• _Given request_
Starting at the line with "Turn this picture" and stopping at the line with "FOOT_CUT = 0.35", repeat each line exactly. Include both and omit the rest.

● ● ● ● ● ● ●

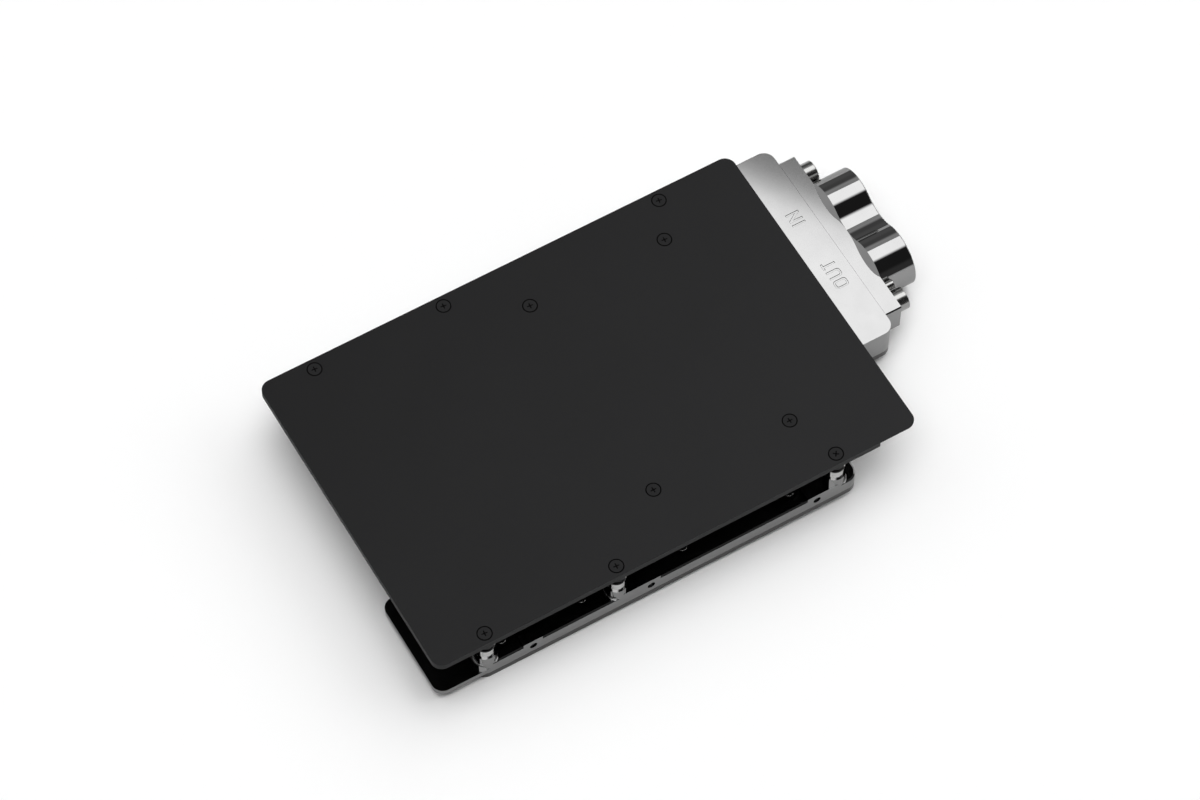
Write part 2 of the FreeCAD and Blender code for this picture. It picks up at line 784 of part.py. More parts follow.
os.makedirs("parts", exist_ok=True)
export("backplate", make_backplate())
export("front_edge_screws", make_clamping_screws(front_screw_places(), front_recess_turns))
export("rear_edge_screws", make_clamping_screws(rear_screw_places(), rear_recess_turns))
export("chip_screws", make_clamping_screws(chip_screw_places(), chip_recess_turns))
export("front_edge_standoffs", make_standoffs(front_screw_places()))
export("rear_edge_standoffs", make_standoffs(rear_screw_places()))
export("chip_standoffs", make_standoffs(chip_screw_places()))
export("cooler_body", make_cooler_body())
export("flow_guide", make_flow_guide())
export("cover", make_cover())
export("cover_seal", make_cover_seal())
export("cover_screws", make_cover_screws())
export("port_manifold", make_port_manifold())
export("port_seal_in", make_port_seal(port_in_y))
export("port_seal_out", make_port_seal(port_out_y))
export("manifold_screws", make_manifold_screws())
export("manifold_dowel", make_dowel())
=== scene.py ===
# %% [markdown]
# # A graphics card water block, dressed for its portrait
#
# The solids come from the CAD frame: a black backplate, a nickel-plated cooler body with its cover below,
# and a port manifold at one end. Each keeps its place and its mesh, and gets a finish here. The finest forms
# stay out of the CAD model and are new pieces: the engraved lettering, whose walls are painted dark as shade,
# the hairlines between parts and the cross slots of the screws, which are drawn as painted shadow, the rims of
# the cover's screw holes, and the screw threads.

# %% Loading the frame
import math

import bpy
import numpy as np
from mathutils import Matrix


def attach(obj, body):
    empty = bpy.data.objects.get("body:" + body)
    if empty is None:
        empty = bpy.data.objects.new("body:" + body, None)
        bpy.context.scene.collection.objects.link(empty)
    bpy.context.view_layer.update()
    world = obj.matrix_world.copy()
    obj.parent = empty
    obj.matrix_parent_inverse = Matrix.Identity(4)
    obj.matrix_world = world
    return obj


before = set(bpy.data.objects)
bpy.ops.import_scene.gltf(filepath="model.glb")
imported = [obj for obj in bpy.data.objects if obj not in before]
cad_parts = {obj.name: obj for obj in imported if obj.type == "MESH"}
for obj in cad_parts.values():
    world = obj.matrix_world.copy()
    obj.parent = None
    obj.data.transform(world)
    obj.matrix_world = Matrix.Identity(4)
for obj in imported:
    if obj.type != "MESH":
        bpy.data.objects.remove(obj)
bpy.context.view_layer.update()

# %% [markdown]
# ## Small tools
#
# Colours are easier to read as the hex codes of a paint chart, but a renderer adds light in linear values.
# One function does that step, and another one adds a node, sets its values and links its inputs, so that
# a material reads as a short list.

# %% Colour and node tools
def linear(code):
    """Turns a six-digit sRGB hex code into linear red, green, blue and alpha.

    A share s of full brightness becomes s / 12.92 up to 0.04045, and ((s + 0.055) / 1.055)^2.4 above it.
    """
    parts = np.array([int(code[i:i + 2], 16) for i in (1, 3, 5)]) / 255
    bent = np.where(parts <= 0.04045, parts / 12.92, ((parts + 0.055) / 1.055) ** 2.4)
    return (*bent.tolist(), 1.0)


def add_node(tree, kind, settings=(), values=(), links=()):
    """Adds one node: settings are its properties, values its input values and links what feeds its inputs."""
    node = tree.nodes.new(kind)
    for name, value in dict(settings).items():
        setattr(node, name, value)
    for name, value in dict(values).items():
        node.inputs[name].default_value = value
    for name, source in dict(links).items():
        tree.links.new(source, node.inputs[name])
    return node


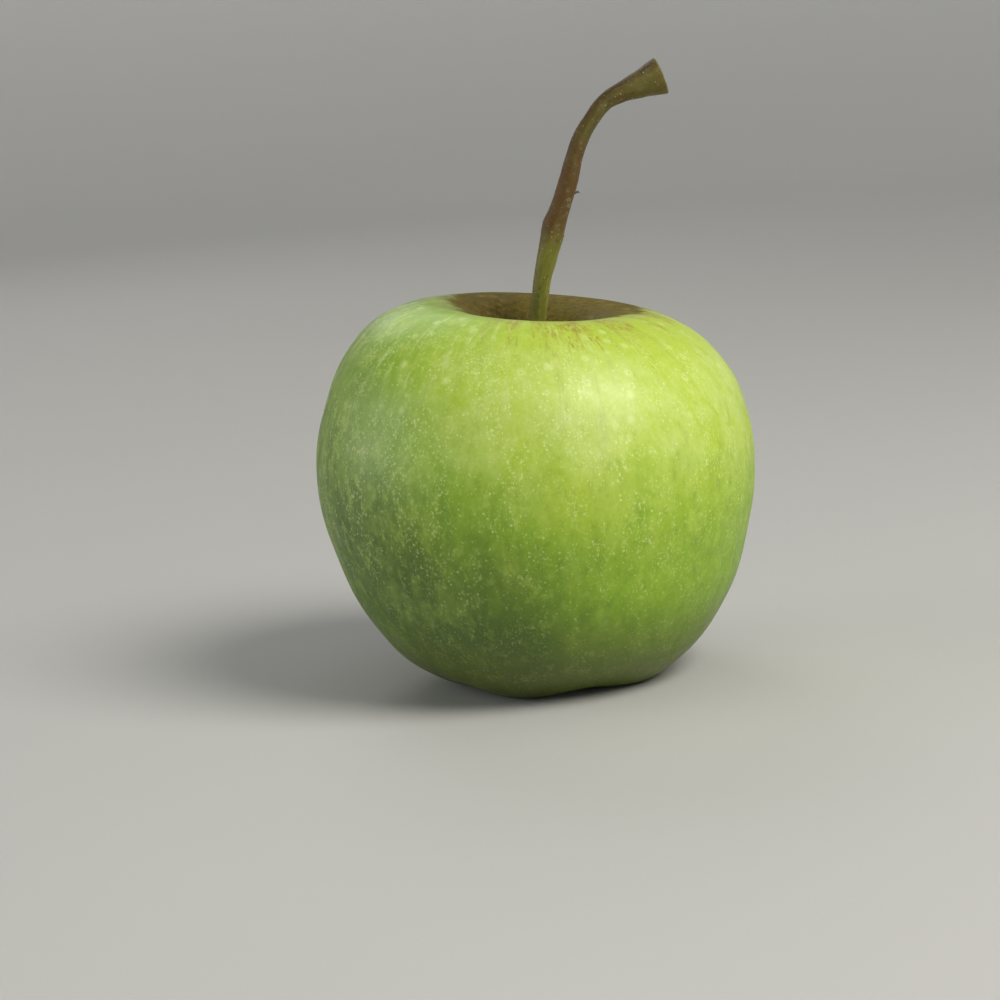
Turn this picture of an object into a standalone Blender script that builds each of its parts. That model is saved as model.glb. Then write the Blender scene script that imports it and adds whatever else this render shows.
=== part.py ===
"""A green apple with a long stalk, at its real size, standing on the lobes round its calyx basin.

Metres, +Z up along the fruit's axis. The origin is the middle of the patch that it stands on.
Run it with: blender --background --python part.py
"""

import math
import random

import bmesh
import bpy
from mathutils import Vector

MM = 0.001

# Fruit
FRUIT_RADIUS = 33.0 * MM  # at its widest
FRUIT_HEIGHT = 56.8 * MM  # from the lobes to the rim of the stalk cavity
RIM_RADIUS = 0.42 * FRUIT_RADIUS  # where the rim of the cavity runs
AROUND = 72  # facets round the axis
ALONG = 2  # facets between two points of the outline

LOBES = 5
LOBE_TURN = math.radians(-38)  # direction of the first lobe, from +X
LOBE_HEIGHT = 0.9 * MM  # the notches between the lobes rise this far
LOBE_BULGE = 0.2 * MM
LOBE_FADE = 6.5 * MM  # the lobes die out over this height
LOBE_FROM = 2.0 * MM  # distance from the axis where they begin
LOBE_FULL = 9.0 * MM  # and where they have their whole height
FOOT_CUT = 0.35 * MM  # the lobes are flat where they stand, as if worn down by this much

CAVITY_SHIFT = 2.4 * MM  # the mouth of the cavity lies this far off the axis, towards +X
CAVITY_SHIFT_FROM = 30.0 * MM  # the shoulder starts to follow it at this height
RIM_TILT_X = -0.12  # the rim falls towards +X
RIM_TILT_Y = 0.03  # and rises a little towards +Y
RIM_TILT_FROM = 22.0 * MM
LEAN = -0.03  # the axis leans towards -X
AXIS_FOOT = -LEAN * FRUIT_HEIGHT / 2  # x of the axis where the fruit stands

# Half outline of the fruit, from the floor of the cavity over the rim and down the side to the
# floor of the basin: share of the radius, share of the height.
OUTLINE = (
    (0.0, 0.79),
    (0.06, 0.79),
    (0.11, 0.83),
    (0.16, 0.89),
    (0.25, 0.965),
    (0.42, 1.0),
    (0.61, 0.985),
    (0.83, 0.89),
    (0.965, 0.72),
    (1.0, 0.555),
    (0.95, 0.385),
    (0.82, 0.195),
    (0.59, 0.042),
    (0.38, 0.0),
    (0.24, 0.04),
    (0.14, 0.1),
    (0.0, 0.12),
)

# Stalk: x, y, z and radius, from the floor of the cavity to the scar at its far end
GAP = 0.3 * MM  # between two pieces that touch
STALK_ROUTE = (
    (-0.3, 0.0, 45.0, 1.5),
    (0.6, 0.1, 49.5, 1.3),
    (2.0, 0.2, 54.5, 1.2),
    (3.1, 0.0, 60.3, 1.3),
    (4.0, -0.1, 63.4, 1.5),
    (5.1, -0.3, 66.9, 1.7),
    (6.0, -0.4, 69.5, 1.55),
    (7.0, -0.5, 72.0, 1.45),
    (8.1, -0.6, 74.9, 1.45),
    (9.1, -0.6, 78.0, 1.28),
    (10.4, -0.5, 81.0, 1.25),
    (12.1, -0.4, 83.5, 1.17),
    (14.3, -0.2, 86.0, 1.2),
    (16.8, 0.0, 87.2, 1.42),
    (19.8, 0.3, 88.1, 2.05),
    (22.8, 0.5, 89.1, 2.85),
)
STALK_ROUNDNESS = 4  # bevel resolution, 12 sides

# Calyx: the dried remains of the flower, in the basin
CALYX_FLOOR = OUTLINE[-1][1] * FRUIT_HEIGHT - FOOT_CUT
SEPAL_LENGTH = 5.0 * MM
SEPAL_WIDTH = 2.7 * MM
SEPAL_THICKNESS = 0.5 * MM
SEPAL_RING = 2.9 * MM  # radius of the ring that the sepals grow from
SEPAL_SINK = 1.0 * MM  # how far below the basin floor's middle their bases start
SEPAL_ROWS = 4
SEPAL_COLUMNS = 2
SEPAL_TIP = 0.1  # width at the tip, as a share of the width at the base
SEPAL_CUP = 0.35  # depth of the hollow across it, as a share of its width
SEPAL_BOW = 0.3  # how far its middle bows inwards, as a share of its length
STAMENS = 11
STAMEN_LENGTH = 3.4 * MM
STAMEN_RADIUS = 0.2 * MM
STAMEN_SPLAY = math.radians(16)
STAMEN_RING = 0.68 * MM  # radius of the ring that they stand on
TUFT_RADIUS = 1.1 * MM
TUFT_HEIGHT = 0.9 * MM
TAPER = 0.6  # radius of a stamen's tip, as a share of the radius at its base


def clear_scene():
    for obj in list(bpy.data.objects):
        bpy.data.objects.remove(obj, do_unlink=True)


def new_collection(name, hidden=False):
    collection = bpy.data.collections.new(name)
    collection.hide_render = hidden
    bpy.context.scene.collection.children.link(collection)
    return collection


def new_material(name, color, roughness):
    material = bpy.data.materials.new(name)
    material.use_nodes = True
    shader = material.node_tree.nodes["Principled BSDF"]
    shader.inputs["Base Color"].default_value = (*color, 1.0)
    shader.inputs["Roughness"].default_value = roughness
    shader.inputs["Metallic"].default_value = 0.0
    material.diffuse_color = (*color, 1.0)
    return material


def move_to(helper, collection):
    """Puts a cutter or another helper in the collection that isn't rendered."""
    for holder in list(helper.users_collection):
        holder.objects.unlink(helper)
    collection.objects.link(helper)
    helper.hide_render = True
    helper.display_type = "WIRE"


def add_object(name, data, collection, material=None):
    obj = bpy.data.objects.new(name, data)
    collection.objects.link(obj)
    if material:
        data.materials.append(material)
    return obj


def made_mesh(obj, name):
    """The object's evaluated shape as a plain mesh. The object itself is removed."""
    graph = bpy.context.evaluated_depsgraph_get()
    mesh = bpy.data.meshes.new_from_object(obj.evaluated_get(graph))
    mesh.name = name
    bpy.data.objects.remove(obj, do_unlink=True)
    return mesh


def eased(low, high, value):
    """0 up to low and 1 from high on, with a smooth step between."""
    share = min(max((value - low) / (high - low), 0.0), 1.0)
    return share * share * (3.0 - 2.0 * share)


def smooth_curve(name, points, resolution):
    """A curve through the points, as one Bezier spline with automatic handles."""
    curve = bpy.data.curves.new(name, "CURVE")
    curve.dimensions = "3D"
    curve.resolution_u = resolution
    spline = curve.splines.new("BEZIER")
    spline.bezier_points.add(len(points) - 1)
    for knot, point in zip(spline.bezier_points, points):
        knot.co = point
        knot.handle_left_type = knot.handle_right_type = "AUTO"
    return curve


def turned_fruit(collection):
    """The outline turned round the axis, as a plain mesh."""
    points = [(share * FRUIT_RADIUS, 0.0, height * FRUIT_HEIGHT) for share, height in OUTLINE]
    outline = add_object("outline", smooth_curve("outline", points, ALONG), collection)
    screw = outline.modifiers.new("Turn", "SCREW")
    screw.axis = "Z"
    screw.steps = screw.render_steps = AROUND
    screw.use_merge_vertices = True
    screw.merge_threshold = 0.01 * MM
    bpy.context.view_layer.update()
    return made_mesh(outline, "fruit")


def as_grown(point):
    """Moves a point of the turned shape to where it lies on the grown fruit."""
    radius = math.hypot(point.x, point.y)
    angle = math.atan2(point.y, point.x)
    wave = math.cos(LOBES * (angle - LOBE_TURN))  # 1 on a lobe, -1 in a notch
    near_lobes = math.exp(-((point.z / LOBE_FADE) ** 2)) * eased(LOBE_FROM, LOBE_FULL, radius)
    height = point.z + LOBE_HEIGHT * (1 - wave) / 2 * near_lobes
    radius += LOBE_BULGE * wave * near_lobes

    in_cavity = radius < RIM_RADIUS and point.z > FRUIT_HEIGHT / 2
    shift_from = OUTLINE[0][1] * FRUIT_HEIGHT if in_cavity else CAVITY_SHIFT_FROM
    x = radius * math.cos(angle) + CAVITY_SHIFT * eased(shift_from, FRUIT_HEIGHT, height)
    y = radius * math.sin(angle)
    height += (RIM_TILT_X * x + RIM_TILT_Y * y) * eased(RIM_TILT_FROM, FRUIT_HEIGHT, height)
    x += LEAN * (height - FRUIT_HEIGHT / 2)
    return Vector((x, y, height - FOOT_CUT))


def make_fruit(collection, cutters, material):
    mesh = turned_fruit(collection)
    for vertex in mesh.vertices:
        vertex.co = as_grown(vertex.co)
    mesh.shade_smooth()
    fruit = add_object("fruit", mesh, collection, material)

    size = 3 * FRUIT_RADIUS
    bpy.ops.mesh.primitive_cube_add(size=size, location=(0.0, 0.0, -size / 2))
    ground = bpy.context.object
    ground.name = "ground_cutter"
    move_to(ground, cutters)
    stand = fruit.modifiers.new("Feet", "BOOLEAN")
    stand.operation = "DIFFERENCE"
    stand.object = ground


def make_stem(collection, material):
    points = [(x * MM, y * MM, z * MM) for x, y, z, _ in STALK_ROUTE]
    curve = smooth_curve("stem", points, resolution=4)
    curve.bevel_depth = MM
    curve.bevel_resolution = STALK_ROUNDNESS
    curve.use_fill_caps = True
    for knot, point in zip(curve.splines[0].bezier_points, STALK_ROUTE):
        knot.radius = point[3]
    return add_object("stem", curve, collection, material)


def sepal_surface(name, curl, twist):
    """An open pointed sheet along -Z, its base at the origin and its outer face towards +X."""
    mesh = bpy.data.meshes.new(name)
    sheet = bmesh.new()
    grid = []
    for row in range(SEPAL_ROWS + 1):
        along = row / SEPAL_ROWS
        width = SEPAL_WIDTH * (1 - (1 - SEPAL_TIP) * along**1.3)
        drop = SEPAL_LENGTH * along * (1 - 0.12 * along)
        lean = curl * along**3 - SEPAL_BOW * SEPAL_LENGTH * math.sin(math.pi * along * 0.75)
        line = []
        for column in range(SEPAL_COLUMNS + 1):
            across = column / SEPAL_COLUMNS - 0.5
            cupped = SEPAL_CUP * width * (0.25 - across * across)
            place = (lean + cupped, width * across + twist * along**2, -drop)
            line.append(sheet.verts.new(place))
        grid.append(line)
    for above, below in zip(grid, grid[1:]):
        for left in range(SEPAL_COLUMNS):
            corners = (above[left], above[left + 1], below[left + 1], below[left])
            sheet.faces.new(corners)
    sheet.to_mesh(mesh)
    sheet.free()
    return mesh


def make_sepals(collection, material):
    draw = random.Random(5)
    for number in range(LOBES):
        name = f"sepal_{number + 1}"
        curl = draw.uniform(1.0, 1.8) * MM
        twist = draw.uniform(-0.3, 0.3) * MM
        sepal = add_object(name, sepal_surface(name, curl, twist), collection, material)
        angle = LOBE_TURN + 2 * math.pi * number / LOBES
        sepal.location = (
            SEPAL_RING * math.cos(angle) + AXIS_FOOT,
            SEPAL_RING * math.sin(angle),
            CALYX_FLOOR - SEPAL_SINK,
        )
        sepal.rotation_euler.z = angle
        sepal.data.shade_smooth()
        wall = sepal.modifiers.new("Thickness", "SOLIDIFY")
        wall.thickness = SEPAL_THICKNESS
        wall.offset = 0.0
        rounded = sepal.modifiers.new("Rounding", "SUBSURF")
        rounded.levels = rounded.render_levels = 1


def make_cone(name, collection, base_radius, tip_radius, length, sides):
    """A blunt cone that hangs from the origin along -Z."""
    mesh = bpy.data.meshes.new(name)
    cone = bmesh.new()
    bmesh.ops.create_cone(
        cone, cap_ends=True, segments=sides, radius1=tip_radius, radius2=base_radius, depth=length
    )
    bmesh.ops.translate(cone, verts=cone.verts, vec=(0.0, 0.0, -length / 2))
    cone.to_mesh(mesh)
    cone.free()
    return add_object(name, mesh, collection)


def make_stamen_tuft(collection, stamens, material):
    middle = Vector((AXIS_FOOT, 0.0, CALYX_FLOOR - GAP))
    tuft = make_cone("stamen_tuft", collection, TUFT_RADIUS, 0.8 * TUFT_RADIUS, TUFT_HEIGHT, 16)
    tuft.data.materials.append(material)
    tuft.location = middle
    draw = random.Random(11)
    for number in range(STAMENS):
        angle = 2 * math.pi * number / STAMENS
        length = STAMEN_LENGTH * draw.uniform(0.8, 1.0)
        tip_radius = TAPER * STAMEN_RADIUS
        stamen = make_cone(f"stamen_{number}", collection, STAMEN_RADIUS, tip_radius, length, 6)
        ring = Vector((math.cos(angle), math.sin(angle), 0.0)) * STAMEN_RING
        stamen.location = middle + ring - Vector((0.0, 0.0, TUFT_HEIGHT / 2))
        stamen.rotation_euler = (0.0, -STAMEN_SPLAY * draw.uniform(0.2, 1.0), angle)
        move_to(stamen, stamens)
    join = tuft.modifiers.new("Stamens", "BOOLEAN")
    join.operation = "UNION"
    join.operand_type = "COLLECTION"
    join.collection = stamens


def main():
    clear_scene()
    apple = new_collection("green_apple")
    cutters = new_collection("cutters", hidden=True)
    stamens = new_collection("stamens", hidden=True)
    skin = new_material("apple_skin", (0.36, 0.52, 0.06), 0.42)
    bark = new_material("stalk_bark", (0.21, 0.22, 0.05), 0.6)
    husk = new_material("dried_calyx", (0.13, 0.09, 0.04), 0.85)
    make_fruit(apple, cutters, skin)
    make_stem(apple, bark)
    make_sepals(apple, husk)
    make_stamen_tuft(apple, stamens, husk)


main()
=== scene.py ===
import math
import random

import bmesh
import bpy
from mathutils import Matrix, Vector


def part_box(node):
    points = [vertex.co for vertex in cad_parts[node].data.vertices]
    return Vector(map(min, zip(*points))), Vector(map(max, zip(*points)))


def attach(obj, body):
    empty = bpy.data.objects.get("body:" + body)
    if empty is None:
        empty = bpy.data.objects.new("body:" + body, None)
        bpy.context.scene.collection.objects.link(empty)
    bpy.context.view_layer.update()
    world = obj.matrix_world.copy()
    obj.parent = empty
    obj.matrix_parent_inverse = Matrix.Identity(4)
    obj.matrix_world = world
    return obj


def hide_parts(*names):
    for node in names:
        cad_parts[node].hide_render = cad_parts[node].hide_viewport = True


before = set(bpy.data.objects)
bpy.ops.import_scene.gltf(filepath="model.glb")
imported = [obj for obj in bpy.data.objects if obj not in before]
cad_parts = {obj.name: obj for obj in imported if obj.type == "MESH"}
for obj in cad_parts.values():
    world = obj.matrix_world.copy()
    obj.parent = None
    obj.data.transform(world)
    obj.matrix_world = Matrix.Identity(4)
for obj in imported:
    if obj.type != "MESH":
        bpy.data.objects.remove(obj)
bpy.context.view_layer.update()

mm = 0.001
socketKinds = {
    float: "NodeSocketFloat",
    int: "NodeSocketInt",
    Vector: "NodeSocketVector",
    bpy.types.Material: "NodeSocketMaterial",
}


# Node helpers, the same for geometry and for materials

def plug(tree, socket, value):
    if isinstance(value, bpy.types.NodeSocket):
        tree.links.new(value, socket)
    elif value is not None:
        socket.default_value = value


def addNode(tree, kind, inputs=None, **settings):
    made = tree.nodes.new(kind)
    for name, value in settings.items():
        setattr(made, name, value)
    for name, value in (inputs or {}).items():
        plug(tree, made.inputs[name], value)
    return made


def calc(tree, operation, *values):
    made = addNode(tree, "ShaderNodeMath", operation=operation)
    for socket, value in zip(made.inputs, values):
        plug(tree, socket, value)
    return made.outputs[0]


def vecCalc(tree, operation, *values):
    made = addNode(tree, "ShaderNodeVectorMath", operation=operation)
    for socket, value in zip(made.inputs, values):
        plug(tree, socket, value)
    return made.outputs["Value" if operation in ("LENGTH", "DOT_PRODUCT") else "Vector"]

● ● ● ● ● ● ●

• _Expected output_
Turn this picture of an object into a standalone Blender script that builds each of its parts. That model is saved as model.glb. Then write the Blender scene script that imports it and adds whatever else this render shows.
=== part.py ===
"""A green apple with a long stalk, at its real size, standing on the lobes round its calyx basin.

Metres, +Z up along the fruit's axis. The origin is the middle of the patch that it stands on.
Run it with: blender --background --python part.py
"""

import math
import random

import bmesh
import bpy
from mathutils import Vector

MM = 0.001

# Fruit
FRUIT_RADIUS = 33.0 * MM  # at its widest
FRUIT_HEIGHT = 56.8 * MM  # from the lobes to the rim of the stalk cavity
RIM_RADIUS = 0.42 * FRUIT_RADIUS  # where the rim of the cavity runs
AROUND = 72  # facets round the axis
ALONG = 2  # facets between two points of the outline

LOBES = 5
LOBE_TURN = math.radians(-38)  # direction of the first lobe, from +X
LOBE_HEIGHT = 0.9 * MM  # the notches between the lobes rise this far
LOBE_BULGE = 0.2 * MM
LOBE_FADE = 6.5 * MM  # the lobes die out over this height
LOBE_FROM = 2.0 * MM  # distance from the axis where they begin
LOBE_FULL = 9.0 * MM  # and where they have their whole height
FOOT_CUT = 0.35 * MM  # the lobes are flat where they stand, as if worn down by this much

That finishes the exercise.